- [Exercise task]
Every line from the one containing "obj.matrix_world = Matrix.Identity(4)" to the final line of the material below must be reproduced exactly; leave out all other lines.

** START Dataset content **

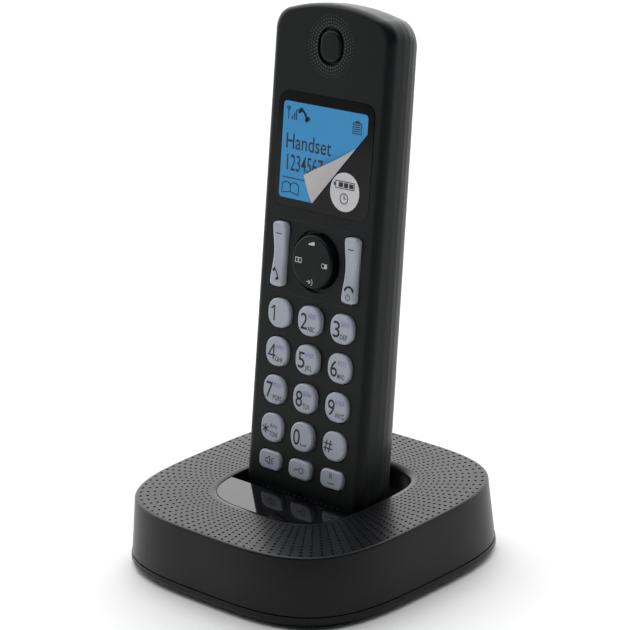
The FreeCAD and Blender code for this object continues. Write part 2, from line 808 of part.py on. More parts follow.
# line jack and power inlet, both facing the back
jack_block = box(
    "jack_block", at(LINE_X, size("jack_face") - size("jack_depth"), BOARD_TOP),
    "Sizes.jack_width", "Sizes.jack_depth", "Sizes.jack_height")
socket_low = BOARD_TOP + 2.9
socket = box(
    "jack_socket", at(LINE_X, size("jack_face") - size("jack_socket_depth"), socket_low),
    "Sizes.jack_socket_width", "Sizes.jack_socket_depth + 1", "Sizes.jack_socket_height")
latch = box(
    "jack_latch", at(LINE_X, size("jack_face") - 6.0, socket_low - size("jack_latch_height")),
    "Sizes.jack_latch_width", "7", "Sizes.jack_latch_height + 1")
keep(cut("jack_open", jack_block, fuse("jack_room", socket, latch)), "line_jack")
wires = []
for number in range(4):
    x = LINE_X + (number - 1.5) * size("jack_contact_pitch")
    y = size("jack_face") - size("jack_socket_depth")
    z = socket_low + size("jack_socket_height") - 0.5
    wires.append(cylinder(
        "jack_wire_%d" % number, along_y(x, y, z), "Sizes.jack_contact_radius", "7"))
keep(group("jack_wires", *wires), "line_jack_contacts")

inlet_block = box(
    "inlet_block", at(INLET_X, size("jack_face") - size("inlet_depth"), BOARD_TOP),
    "Sizes.inlet_width", "Sizes.inlet_depth", "Sizes.inlet_height")
inlet_z = BOARD_TOP + size("inlet_height") / 2
inlet_bore = cylinder(
    "inlet_bore", along_y(INLET_X, size("jack_face") - size("inlet_bore_depth"), inlet_z),
    "Sizes.inlet_bore_radius", "Sizes.inlet_bore_depth + 1")
keep(cut("inlet_open", inlet_block, inlet_bore), "power_inlet")
keep(cylinder(
    "inlet_rod", along_y(INLET_X, size("jack_face") - size("inlet_bore_depth"), inlet_z),
    "Sizes.inlet_pin_radius", "Sizes.inlet_pin_length"), "power_inlet_pin")

# handset locator button with its switch, in the back wall
switch_front = 39.0
switch_bar = box("switch_bar", at(0, switch_front - 5.0, BOARD_TOP), "6", "4.2", "6.5")
keep(switch_bar, "locator_switch")
button_face = 49.0
cap_bar = box(
    "locator_cap", at(0, button_face - 4.0, LOCATOR_Z - size("locator_height") / 2),
    "Sizes.locator_width", "4", "Sizes.locator_height")
stem_bar = box(
    "locator_stem", at(0, switch_front + 0.4, LOCATOR_Z - 1.5), "3", "8", "3")
keep(fuse("locator_whole", cap_bar, stem_bar), "locator_button")

# charging contacts that rise through the floor of the pocket
for side, label in ((-1, "charge_contact_left"), (1, "charge_contact_right")):
    top = -size("cradle_gap") + size("contact_rise")
    post = cylinder(label + "_post", BASE, "Sizes.contact_radius", "Sizes.contact_length - 0.5")
    dome = bind(doc.addObject("Part::Cone", label + "_dome"), Radius1="Sizes.contact_radius",
                Radius2="Sizes.contact_radius * 0.5", Height="0.5")
    dome.Placement = at(0, 0, size("contact_length") - 0.5)
    place = HANDSET.multiply(
        at(side * size("contact_x"), size("charge_plate_y"), top - size("contact_length")))
    keep(fuse(label + "_pin", post, dome), label, place)

# ---------------------------------------------------------------- handset

shaped("handset_front_cover", front_cover(), HANDSET)
shaped("handset_rear_cover", rear_cover(), HANDSET)
shaped("battery_cover", battery_lid(), HANDSET)

for label, (x, z, height, corner) in key_places.items():
    set_back = size("side_key_set_back") if x else 0.0
    key_body(label, x, z, set_back, height, corner)

for side, label in ((-1, "talk_key"), (1, "off_key")):
    body = doc.addObject("PartDesign::Body", label)
    sketch = rounded_sketch(
        body, label + "_outline", size("rocker_depth"), "Sizes.rocker_width",
        "Sizes.rocker_height", "Sizes.rocker_corner")
    bar = pad(body, sketch, label + "_bar", "Sizes.rocker_depth - 0.2")
    round_front_edges(body, bar, label + "_edge", "Sizes.key_edge")
    keep(body, label, HANDSET.multiply(at(side * size("rocker_x"), 0, size("rocker_z"))))

pad_disc = doc.addObject("PartDesign::Body", "navigation_disc")
pad_sketch = pad_disc.newObject("Sketcher::SketchObject", "navigation_outline")
pad_sketch.AttachmentSupport = [(plane_of(pad_disc, "XZ_Plane"), "")]
pad_sketch.MapMode = "FlatFace"
pad_sketch.AttachmentOffset = at(0, 0, -size("pad_back"))
pad_sketch.addGeometry(Part.Circle(Vector(), UP, 5.0), False)
pad_sketch.addConstraint(Sketcher.Constraint("Coincident", 0, 3, -1, 1))
radius_number = pad_sketch.addConstraint(Sketcher.Constraint("Radius", 0, 5.0))
pad_sketch.renameConstraint(radius_number, "reach")
pad_sketch.setExpression("Constraints.reach", "Sizes.pad_radius")
disc = pad(pad_disc, pad_sketch, "navigation_plate", "Sizes.pad_back - Sizes.pad_front")
round_front_edges(pad_disc, disc, "navigation_edge", "Sizes.key_edge")
keep(pad_disc, "navigation_key", HANDSET.multiply(at(0, 0, size("pad_z"))))
keep(cylinder(
    "pivot_rod", along_y(0, size("pad_back") + 0.1, size("pad_z")), "Sizes.pivot_radius",
    "Sizes.membrane_front - Sizes.pad_back - 0.3"), "navigation_pivot", HANDSET)

plate_body("keypad_membrane", "membrane_bottom", "membrane_top", size("membrane_front"),
           "membrane_thickness", "2 * Sizes.membrane_half_width", "2")
plate_body("dome_sheet", "membrane_bottom", "membrane_top", size("dome_front"),
           "dome_thickness", "2 * Sizes.membrane_half_width - 1", "2")
plate_body("display_window", "window_bottom", "window_top", WINDOW_FRONT, "window_thickness",
           "Sizes.window_width", "Sizes.window_corner - 0.1")

board_plate = rounded_prism(
    0, (size("handset_board_bottom") + size("handset_board_top")) / 2,
    2 * size("handset_board_half_width"), size("handset_board_top") - size("handset_board_bottom"),
    3.0, size("handset_board_front"),
    size("handset_board_front") + size("handset_board_thickness"))
notches = [depth_rod(side * size("handset_screw_x"), size("handset_screw_z"),
                     size("boss_radius") + 0.3, 5.0, 12.0) for side in (-1, 1)]
shaped("handset_circuit_board", board_plate.cut(notches), HANDSET)

panel = box(
    "lcd_block", at(0, LCD_FRONT, size("screen_bottom") - 1.5),
    "Sizes.screen_width + 4", "1.4", "Sizes.screen_top - Sizes.screen_bottom + 3")
keep(panel, "lcd_panel", HANDSET)
light_guide_front = LCD_FRONT + 1.45
guide = box(
    "guide_block", at(0, light_guide_front, size("screen_bottom") - 2.5),
    "Sizes.screen_width + 6", "%.3f" % (size("handset_board_front") - light_guide_front - 0.1),
    "Sizes.screen_top - Sizes.screen_bottom + 5")
keep(guide, "lcd_backlight", HANDSET)

film_front = WINDOW_FRONT - size("film_thickness")


def display_film():
    """A thin printed film whose lower right corner is peeled up into a curl."""
    left = -size("screen_width") / 2
    right = size("screen_width") / 2
    low = size("screen_bottom")
    high = size("screen_top")
    fold_start = (right, low + 0.80 * (high - low))
    fold_end = (left + 0.41 * (right - left), low)
    outline = [(left, low), (left, high), (right, high), fold_start, fold_end, (left, low)]
    sheet_face = Part.Face(Part.makePolygon([Vector(x, film_front, z) for x, z in outline]))
    flat = sheet_face.extrude(Vector(0, size("film_thickness"), 0))
    roll_radius = size("film_roll_radius")
    along = Vector(fold_end[0] - fold_start[0], 0, fold_end[1] - fold_start[1])
    length = along.Length
    along.normalize()
    inward = Vector(along.z, 0, -along.x)
    axis = film_front + size("film_thickness") - roll_radius
    start = Vector(fold_start[0], axis, fold_start[1]) + inward * roll_radius
    end = Vector(fold_end[0], axis, fold_end[1]) + inward * roll_radius
    roll = Part.makeCylinder(roll_radius, length, start, along)
    core = Part.makeCylinder(roll_radius - size("film_thickness"), length + 2, start - along, along)
    lift = Vector(0, size("film_thickness"), 0)
    out = Vector(0, -roll_radius, 0)
    tip = Vector(size("film_tip_x"), axis - roll_radius, size("film_tip_z"))
    flap_corners = [start + out, end + out, tip]
    flap = Part.Face(Part.makePolygon(flap_corners + flap_corners[:1])).extrude(lift)
    whole = flat.fuse([roll.cut(core), flap])
    edge_trim = block((right, -FAR, low - FAR), (FAR, FAR, high + FAR))
    foot_trim = block((-FAR, -FAR, low - FAR), (FAR, FAR, low))
    return whole.cut([edge_trim, foot_trim])


shaped("display_film", display_film(), HANDSET)
keep(cylinder(
    "sticker_disc", along_y(size("sticker_x"), WINDOW_FRONT - 0.1, size("sticker_z")),
    "Sizes.sticker_radius", "0.1"), "battery_life_sticker", HANDSET)

# sound
ear_plug = rounded_prism(
    0, size("earpiece_z"), size("earpiece_width"), size("earpiece_height"), 3.9,
    face_at(size("earpiece_z")) - 0.3, EAR_FLOOR)
crown = [e for e in ear_plug.Edges if e.BoundBox.YMax < face_at(size("earpiece_z")) - 0.29]
shaped("earpiece_insert", ear_plug.makeFillet(0.8, crown), HANDSET)
keep(cylinder(
    "ear_speaker_can", along_y(0, 3.95, size("earpiece_z")), "Sizes.ear_speaker_radius",
    "Sizes.ear_speaker_depth"), "earpiece_speaker", HANDSET)
board_back = size("handset_board_front") + size("handset_board_thickness")
keep(cylinder(
    "ringer_can", along_y(0, board_back + 2.0, size("ringer_z")), "Sizes.ringer_radius",
    "Sizes.ringer_depth"), "ringer_speaker", HANDSET)
keep(cylinder(
    "microphone_can", along_y(0, 3.9, size("microphone_z")), "Sizes.microphone_radius",
    "Sizes.microphone_depth"), "microphone", HANDSET)

# aerial at the top of the handset board
keep(box(
    "handset_aerial_strip", at(0, board_back, size("handset_board_top") - 8.0), "24", "0.8", "3"),
    "handset_antenna", HANDSET)


def ringed_sleeve():
    """A battery spring, its turns drawn as closed rings that touch each other."""
    turns = 6
    middle = size("spring_radius")
    outer = []
    inner = []
    for step in range(2 * turns + 1):
        height = step * size("spring_pitch") / 2
        half = size("spring_wire_radius") * (1.0 if step % 2 else 0.4)
        outer.append(Vector(middle + half, 0, height))
        inner.append(Vector(middle - half, 0, height))
    corners = outer + inner[::-1]
    profile = Part.Face(Part.makePolygon(corners + corners[:1]))
    return profile.revolve(Vector(), UP, 360)


# battery
cells = []
springs = []
plates = []
cell_top = size("cell_bottom") + size("cell_length")
for side in (-1, 1):
    x = side * size("cell_x")
    body_rod = cylinder(
        "cell_rod_%d" % (side + 1), at(x, size("cell_depth"), size("cell_bottom")),
        "Sizes.cell_radius", "Sizes.cell_length - 1")
    nose = cylinder(
        "cell_nose_%d" % (side + 1), at(x, size("cell_depth"), cell_top - 1.0), "1.9", "1")
    cells.append(fuse("cell_%d" % (side + 1), body_rod, nose))
    spring = doc.addObject("Part::Feature", "spring_%d" % (side + 1))
    spring.Shape = ringed_sleeve()
    spring.Placement = at(x, size("cell_depth"), size("compartment_bottom") + 0.3)
    springs.append(spring)
    plates.append(box(
        "cell_plate_%d" % (side + 1), at(x, size("cell_depth") - 3.5, cell_top + 0.2), "7", "7",
        "0.4"))
keep(group("cell_group", *cells), "battery_cells", HANDSET)
keep(group("spring_group", *springs), "battery_springs", HANDSET)
keep(group("plate_group", *plates), "battery_contact_plates", HANDSET)

charge_plates = []
for side in (-1, 1):
    charge_plates.append(box(
        "charge_plate_%d" % (side + 1),
        at(side * size("contact_x"), size("charge_plate_y") - size("charge_plate_depth") / 2, 0.3),
        "Sizes.charge_plate_width", "Sizes.charge_plate_depth", "Sizes.charge_plate_thickness"))
keep(group("charge_plate_group", *charge_plates), "handset_charge_plates", HANDSET)

handset_screws = []
for side in (-1, 1):
    place = at(side * size("handset_screw_x"), 12.0 + size("screw_head_height"), size("handset_screw_z"))
    turn = Rotation(Vector(1, 0, 0), 90)
    handset_screws.append(screw("handset_screw_%d" % (side + 1), place, turn, "9"))
keep(group("handset_screw_group", *handset_screws), "handset_screws", HANDSET)

# ---------------------------------------------------------------- checks and files

doc.recompute()
for thing in doc.Objects:
    if "Invalid" in thing.State or "Error" in thing.State:
        raise RuntimeError("%s did not compute: %s" % (thing.Label, thing.State))
for piece in pieces:
    if piece.Shape.isNull() or not piece.Shape.isValid():
        raise RuntimeError("%s has no valid shape" % piece.Label)
    if not piece.Shape.Solids:
        raise RuntimeError("%s has no solid" % piece.Label)

os.makedirs("parts", exist_ok=True)
for piece in pieces:
    piece.Shape.exportStep("parts/%s.step" % piece.Label)
    solids = len(piece.Shape.Solids)
    print("%-24s %d solid(s) %10.1f mm3" % (piece.Label, solids, piece.Shape.Volume))
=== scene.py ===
import json
import math

import bmesh
import bpy
from mathutils import Matrix, Vector


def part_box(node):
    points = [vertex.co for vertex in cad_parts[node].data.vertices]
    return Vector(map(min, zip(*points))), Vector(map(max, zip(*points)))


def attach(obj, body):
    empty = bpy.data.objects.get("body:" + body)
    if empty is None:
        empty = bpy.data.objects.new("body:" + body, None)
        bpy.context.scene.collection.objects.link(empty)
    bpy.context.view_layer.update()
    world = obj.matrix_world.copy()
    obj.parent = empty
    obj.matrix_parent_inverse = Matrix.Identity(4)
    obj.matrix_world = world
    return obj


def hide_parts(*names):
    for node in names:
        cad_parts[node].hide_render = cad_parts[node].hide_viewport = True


bl_info = {
    "name": "Cordless Phone",
    "version": (1, 0, 0),
    "blender": (4, 5, 0),
    "location": "View3D > Sidebar > Phone",
    "description": "Dresses a cordless telephone and its charging base",
    "category": "Object",
}

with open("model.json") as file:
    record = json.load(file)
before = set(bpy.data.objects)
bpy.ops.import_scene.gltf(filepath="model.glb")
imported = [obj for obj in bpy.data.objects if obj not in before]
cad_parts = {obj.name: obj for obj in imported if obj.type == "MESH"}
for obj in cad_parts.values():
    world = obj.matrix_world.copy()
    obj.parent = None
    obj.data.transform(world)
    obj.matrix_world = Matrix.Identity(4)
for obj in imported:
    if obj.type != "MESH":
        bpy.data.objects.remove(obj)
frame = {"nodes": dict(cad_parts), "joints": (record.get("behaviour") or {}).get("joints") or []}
NODES = frame["nodes"]
LIFT = next(joint["axis"] for joint in frame["joints"] if joint["name"] == "handset_lift")
LEAN = math.atan2(LIFT[1], LIFT[2])
MM = 0.001
FOOT = Vector((0.0, -0.007493, 0.01495))
IN_BASE = Matrix.Scale(MM, 4)
IN_HANDSET = Matrix.Translation(FOOT) @ Matrix.Rotation(-LEAN, 4, "X") @ Matrix.Scale(MM, 4)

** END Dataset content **

- [Response to this task]
    obj.matrix_world = Matrix.Identity(4)
for obj in imported:
    if obj.type != "MESH":
        bpy.data.objects.remove(obj)
frame = {"nodes": dict(cad_parts), "joints": (record.get("behaviour") or {}).get("joints") or []}
NODES = frame["nodes"]
LIFT = next(joint["axis"] for joint in frame["joints"] if joint["name"] == "handset_lift")
LEAN = math.atan2(LIFT[1], LIFT[2])
MM = 0.001
FOOT = Vector((0.0, -0.007493, 0.01495))
IN_BASE = Matrix.Scale(MM, 4)
IN_HANDSET = Matrix.Translation(FOOT) @ Matrix.Rotation(-LEAN, 4, "X") @ Matrix.Scale(MM, 4)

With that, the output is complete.